At Pennsylvania Stands Up, have you found a way to create the feeling of community that people hunger for while also being politically effective?
It’s tricky, but the practice of door-to-door canvassing and having respectful conversations with your neighbors is invaluable. Also, when we have our town hall meetings, our central concern is the experience of the person who’s walking in the door for the first time and what is this like for them. That mentality of ‘who’s new, how do we make them feel welcome’, builds a deeper and longer-term community and trust than the games of signaling status within a group.
You have a new book due out in 2021 called F*ckers at the Top. What’s it about?

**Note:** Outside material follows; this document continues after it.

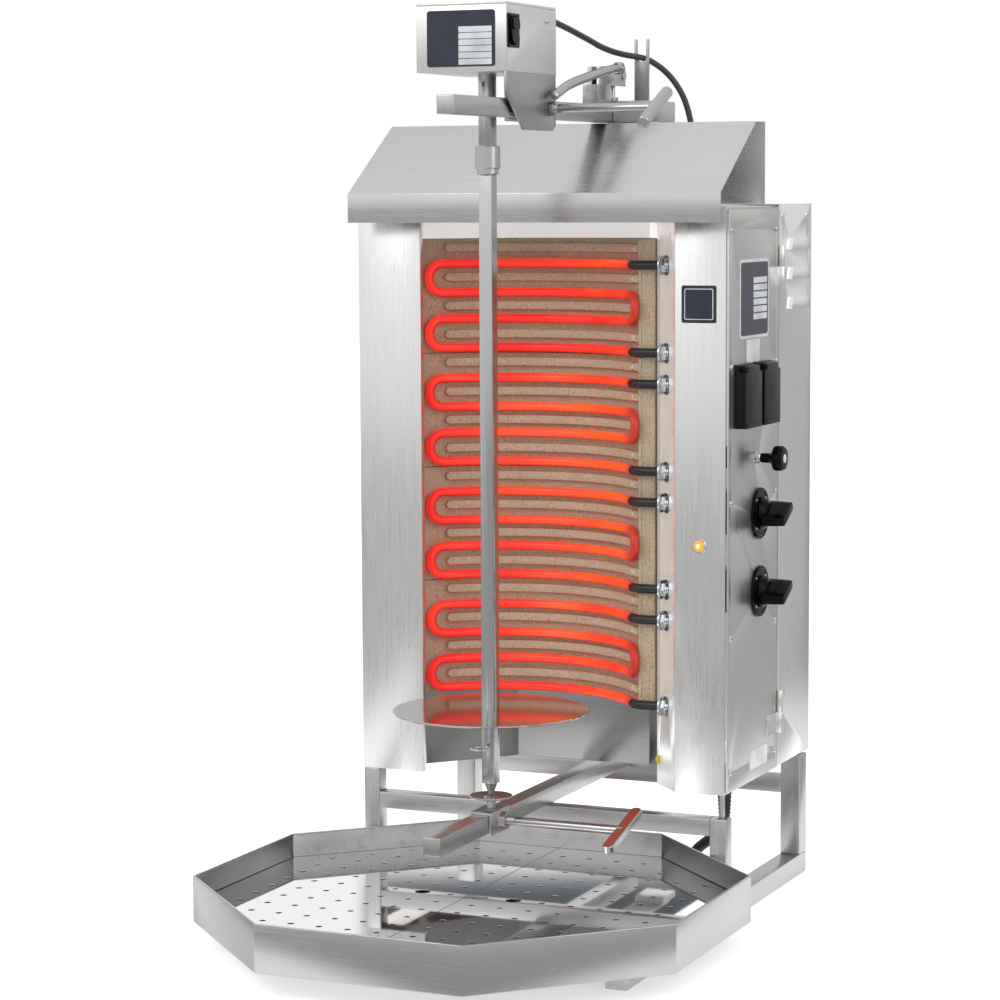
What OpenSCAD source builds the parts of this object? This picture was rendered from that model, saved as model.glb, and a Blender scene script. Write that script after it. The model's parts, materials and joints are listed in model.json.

It’s about the political realignment that’s underway amid a system-wide crisis of legitimacy that status quo forces cannot resolve. And it’s very practical too. It’s about the organizing and the rhetorical tactics of groups like the Sunrise Movement and Justice Democrats and candidates like AOC — how they won. But also how Trump won.
We’re in a race against time to build the movements that can win big and transform the Democratic Party into a party that fights for working people and delivers something like the social democratic reforms of the New Deal. I think largely it’s about shifting from the stale culture war, Left vs Right polarization and moving into a bottom vs top polarization to claim a super-majority against the “fuckers of the top”.
If we don’t name the culprits who have rigged the economic and political system and pick the fights we’re picking right now for universal economic and social rights that lift up everyone, the authoritarian right will consolidate and define the bottom vs. top populist struggles of the next 10-20 years with devastating consequences.